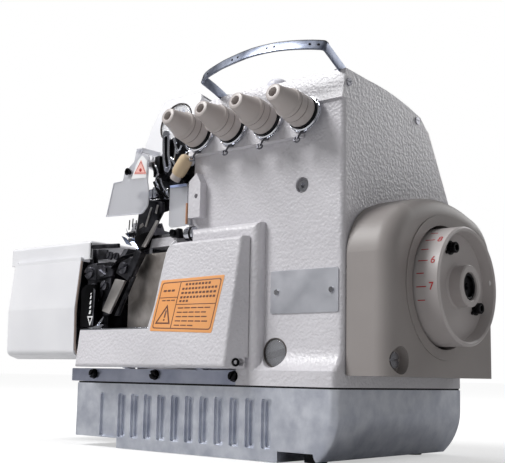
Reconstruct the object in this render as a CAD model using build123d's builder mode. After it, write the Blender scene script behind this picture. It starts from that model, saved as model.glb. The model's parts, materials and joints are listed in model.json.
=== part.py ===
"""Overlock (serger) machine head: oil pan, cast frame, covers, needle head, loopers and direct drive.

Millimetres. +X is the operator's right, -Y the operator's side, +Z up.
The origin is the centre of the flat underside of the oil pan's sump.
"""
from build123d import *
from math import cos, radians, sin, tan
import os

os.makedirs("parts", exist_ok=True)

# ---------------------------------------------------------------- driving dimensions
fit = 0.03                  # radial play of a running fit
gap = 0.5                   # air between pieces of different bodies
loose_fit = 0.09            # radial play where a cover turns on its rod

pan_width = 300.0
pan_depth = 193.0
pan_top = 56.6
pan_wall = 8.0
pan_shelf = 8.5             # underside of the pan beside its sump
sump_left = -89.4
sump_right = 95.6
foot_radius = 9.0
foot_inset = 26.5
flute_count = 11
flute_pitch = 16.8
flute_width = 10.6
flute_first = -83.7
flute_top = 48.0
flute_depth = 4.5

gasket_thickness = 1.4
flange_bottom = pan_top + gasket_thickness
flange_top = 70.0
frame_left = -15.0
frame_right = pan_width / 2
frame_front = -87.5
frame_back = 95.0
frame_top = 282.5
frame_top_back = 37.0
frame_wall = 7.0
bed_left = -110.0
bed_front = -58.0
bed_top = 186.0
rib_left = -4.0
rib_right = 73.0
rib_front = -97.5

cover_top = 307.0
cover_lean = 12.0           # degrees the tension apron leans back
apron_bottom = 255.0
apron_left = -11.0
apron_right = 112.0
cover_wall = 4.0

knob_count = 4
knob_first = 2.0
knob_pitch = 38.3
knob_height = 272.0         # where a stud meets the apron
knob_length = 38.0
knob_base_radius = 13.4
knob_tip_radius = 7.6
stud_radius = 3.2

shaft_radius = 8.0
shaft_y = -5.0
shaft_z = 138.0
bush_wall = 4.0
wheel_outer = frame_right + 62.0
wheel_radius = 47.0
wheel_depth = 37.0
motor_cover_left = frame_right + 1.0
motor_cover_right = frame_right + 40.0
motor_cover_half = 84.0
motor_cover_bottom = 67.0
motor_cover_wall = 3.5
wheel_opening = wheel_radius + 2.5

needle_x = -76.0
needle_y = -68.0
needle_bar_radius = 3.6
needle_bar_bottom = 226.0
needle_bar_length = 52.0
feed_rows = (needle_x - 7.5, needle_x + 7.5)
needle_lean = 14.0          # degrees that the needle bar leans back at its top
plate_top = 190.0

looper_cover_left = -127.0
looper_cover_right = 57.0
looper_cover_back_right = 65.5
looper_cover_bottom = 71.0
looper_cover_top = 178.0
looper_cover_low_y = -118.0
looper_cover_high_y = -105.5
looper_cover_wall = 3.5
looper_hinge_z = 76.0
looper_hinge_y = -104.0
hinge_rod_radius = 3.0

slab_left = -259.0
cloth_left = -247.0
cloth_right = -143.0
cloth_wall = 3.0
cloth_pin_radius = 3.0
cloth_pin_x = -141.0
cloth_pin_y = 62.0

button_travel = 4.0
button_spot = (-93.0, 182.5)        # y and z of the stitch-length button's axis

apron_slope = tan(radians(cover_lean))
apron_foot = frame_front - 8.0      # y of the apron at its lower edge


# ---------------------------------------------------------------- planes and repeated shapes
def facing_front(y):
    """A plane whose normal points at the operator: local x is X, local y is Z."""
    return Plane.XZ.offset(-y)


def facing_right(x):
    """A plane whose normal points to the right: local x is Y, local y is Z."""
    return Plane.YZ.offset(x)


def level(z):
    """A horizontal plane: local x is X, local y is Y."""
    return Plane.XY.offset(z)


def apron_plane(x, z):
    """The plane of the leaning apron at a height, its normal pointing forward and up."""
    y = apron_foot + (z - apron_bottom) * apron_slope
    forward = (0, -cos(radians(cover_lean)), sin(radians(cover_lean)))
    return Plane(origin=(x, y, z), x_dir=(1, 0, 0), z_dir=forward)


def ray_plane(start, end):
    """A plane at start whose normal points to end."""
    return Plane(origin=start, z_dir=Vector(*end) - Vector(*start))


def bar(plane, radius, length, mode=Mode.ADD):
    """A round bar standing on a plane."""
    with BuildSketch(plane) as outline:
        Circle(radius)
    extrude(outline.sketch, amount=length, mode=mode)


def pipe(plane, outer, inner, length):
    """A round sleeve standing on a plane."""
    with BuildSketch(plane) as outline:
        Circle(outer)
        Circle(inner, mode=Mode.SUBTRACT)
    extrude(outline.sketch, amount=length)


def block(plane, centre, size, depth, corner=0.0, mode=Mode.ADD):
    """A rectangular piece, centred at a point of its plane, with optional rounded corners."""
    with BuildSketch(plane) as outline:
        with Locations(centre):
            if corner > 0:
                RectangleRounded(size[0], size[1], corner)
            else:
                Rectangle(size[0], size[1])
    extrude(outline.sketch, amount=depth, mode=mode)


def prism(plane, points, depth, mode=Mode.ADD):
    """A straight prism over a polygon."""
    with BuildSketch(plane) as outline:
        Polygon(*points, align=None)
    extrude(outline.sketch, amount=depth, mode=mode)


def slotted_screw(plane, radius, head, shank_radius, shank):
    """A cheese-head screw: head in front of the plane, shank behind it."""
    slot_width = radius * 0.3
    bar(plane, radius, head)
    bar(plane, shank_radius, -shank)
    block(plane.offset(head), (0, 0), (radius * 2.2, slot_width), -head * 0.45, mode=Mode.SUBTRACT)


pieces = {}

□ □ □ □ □

Given request
Give back all the data exactly as written.

Solution to the exercise
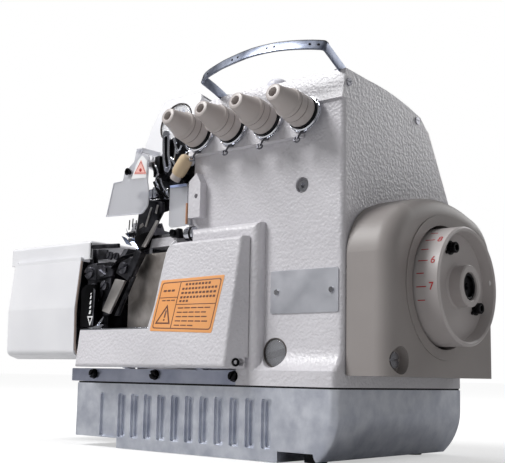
Reconstruct the object in this render as a CAD model using build123d's builder mode. After it, write the Blender scene script behind this picture. It starts from that model, saved as model.glb. The model's parts, materials and joints are listed in model.json.
=== part.py ===
"""Overlock (serger) machine head: oil pan, cast frame, covers, needle head, loopers and direct drive.

Millimetres. +X is the operator's right, -Y the operator's side, +Z up.
The origin is the centre of the flat underside of the oil pan's sump.
"""
from build123d import *
from math import cos, radians, sin, tan
import os

os.makedirs("parts", exist_ok=True)

# ---------------------------------------------------------------- driving dimensions
fit = 0.03                  # radial play of a running fit
gap = 0.5                   # air between pieces of different bodies
loose_fit = 0.09            # radial play where a cover turns on its rod

pan_width = 300.0
pan_depth = 193.0
pan_top = 56.6
pan_wall = 8.0
pan_shelf = 8.5             # underside of the pan beside its sump
sump_left = -89.4
sump_right = 95.6
foot_radius = 9.0
foot_inset = 26.5
flute_count = 11
flute_pitch = 16.8
flute_width = 10.6
flute_first = -83.7
flute_top = 48.0
flute_depth = 4.5

gasket_thickness = 1.4
flange_bottom = pan_top + gasket_thickness
flange_top = 70.0
frame_left = -15.0
frame_right = pan_width / 2
frame_front = -87.5
frame_back = 95.0
frame_top = 282.5
frame_top_back = 37.0
frame_wall = 7.0
bed_left = -110.0
bed_front = -58.0
bed_top = 186.0
rib_left = -4.0
rib_right = 73.0
rib_front = -97.5

cover_top = 307.0
cover_lean = 12.0           # degrees the tension apron leans back
apron_bottom = 255.0
apron_left = -11.0
apron_right = 112.0
cover_wall = 4.0

knob_count = 4
knob_first = 2.0
knob_pitch = 38.3
knob_height = 272.0         # where a stud meets the apron
knob_length = 38.0
knob_base_radius = 13.4
knob_tip_radius = 7.6
stud_radius = 3.2

shaft_radius = 8.0
shaft_y = -5.0
shaft_z = 138.0
bush_wall = 4.0
wheel_outer = frame_right + 62.0
wheel_radius = 47.0
wheel_depth = 37.0
motor_cover_left = frame_right + 1.0
motor_cover_right = frame_right + 40.0
motor_cover_half = 84.0
motor_cover_bottom = 67.0
motor_cover_wall = 3.5
wheel_opening = wheel_radius + 2.5

needle_x = -76.0
needle_y = -68.0
needle_bar_radius = 3.6
needle_bar_bottom = 226.0
needle_bar_length = 52.0
feed_rows = (needle_x - 7.5, needle_x + 7.5)
needle_lean = 14.0          # degrees that the needle bar leans back at its top
plate_top = 190.0

looper_cover_left = -127.0
looper_cover_right = 57.0
looper_cover_back_right = 65.5
looper_cover_bottom = 71.0
looper_cover_top = 178.0
looper_cover_low_y = -118.0
looper_cover_high_y = -105.5
looper_cover_wall = 3.5
looper_hinge_z = 76.0
looper_hinge_y = -104.0
hinge_rod_radius = 3.0

slab_left = -259.0
cloth_left = -247.0
cloth_right = -143.0
cloth_wall = 3.0
cloth_pin_radius = 3.0
cloth_pin_x = -141.0
cloth_pin_y = 62.0

button_travel = 4.0
button_spot = (-93.0, 182.5)        # y and z of the stitch-length button's axis

apron_slope = tan(radians(cover_lean))
apron_foot = frame_front - 8.0      # y of the apron at its lower edge


# ---------------------------------------------------------------- planes and repeated shapes
def facing_front(y):
    """A plane whose normal points at the operator: local x is X, local y is Z."""
    return Plane.XZ.offset(-y)


def facing_right(x):
    """A plane whose normal points to the right: local x is Y, local y is Z."""
    return Plane.YZ.offset(x)


def level(z):
    """A horizontal plane: local x is X, local y is Y."""
    return Plane.XY.offset(z)


def apron_plane(x, z):
    """The plane of the leaning apron at a height, its normal pointing forward and up."""
    y = apron_foot + (z - apron_bottom) * apron_slope
    forward = (0, -cos(radians(cover_lean)), sin(radians(cover_lean)))
    return Plane(origin=(x, y, z), x_dir=(1, 0, 0), z_dir=forward)


def ray_plane(start, end):
    """A plane at start whose normal points to end."""
    return Plane(origin=start, z_dir=Vector(*end) - Vector(*start))


def bar(plane, radius, length, mode=Mode.ADD):
    """A round bar standing on a plane."""
    with BuildSketch(plane) as outline:
        Circle(radius)
    extrude(outline.sketch, amount=length, mode=mode)


def pipe(plane, outer, inner, length):
    """A round sleeve standing on a plane."""
    with BuildSketch(plane) as outline:
        Circle(outer)
        Circle(inner, mode=Mode.SUBTRACT)
    extrude(outline.sketch, amount=length)


def block(plane, centre, size, depth, corner=0.0, mode=Mode.ADD):
    """A rectangular piece, centred at a point of its plane, with optional rounded corners."""
    with BuildSketch(plane) as outline:
        with Locations(centre):
            if corner > 0:
                RectangleRounded(size[0], size[1], corner)
            else:
                Rectangle(size[0], size[1])
    extrude(outline.sketch, amount=depth, mode=mode)


def prism(plane, points, depth, mode=Mode.ADD):
    """A straight prism over a polygon."""
    with BuildSketch(plane) as outline:
        Polygon(*points, align=None)
    extrude(outline.sketch, amount=depth, mode=mode)


def slotted_screw(plane, radius, head, shank_radius, shank):
    """A cheese-head screw: head in front of the plane, shank behind it."""
    slot_width = radius * 0.3
    bar(plane, radius, head)
    bar(plane, shank_radius, -shank)
    block(plane.offset(head), (0, 0), (radius * 2.2, slot_width), -head * 0.45, mode=Mode.SUBTRACT)


pieces = {}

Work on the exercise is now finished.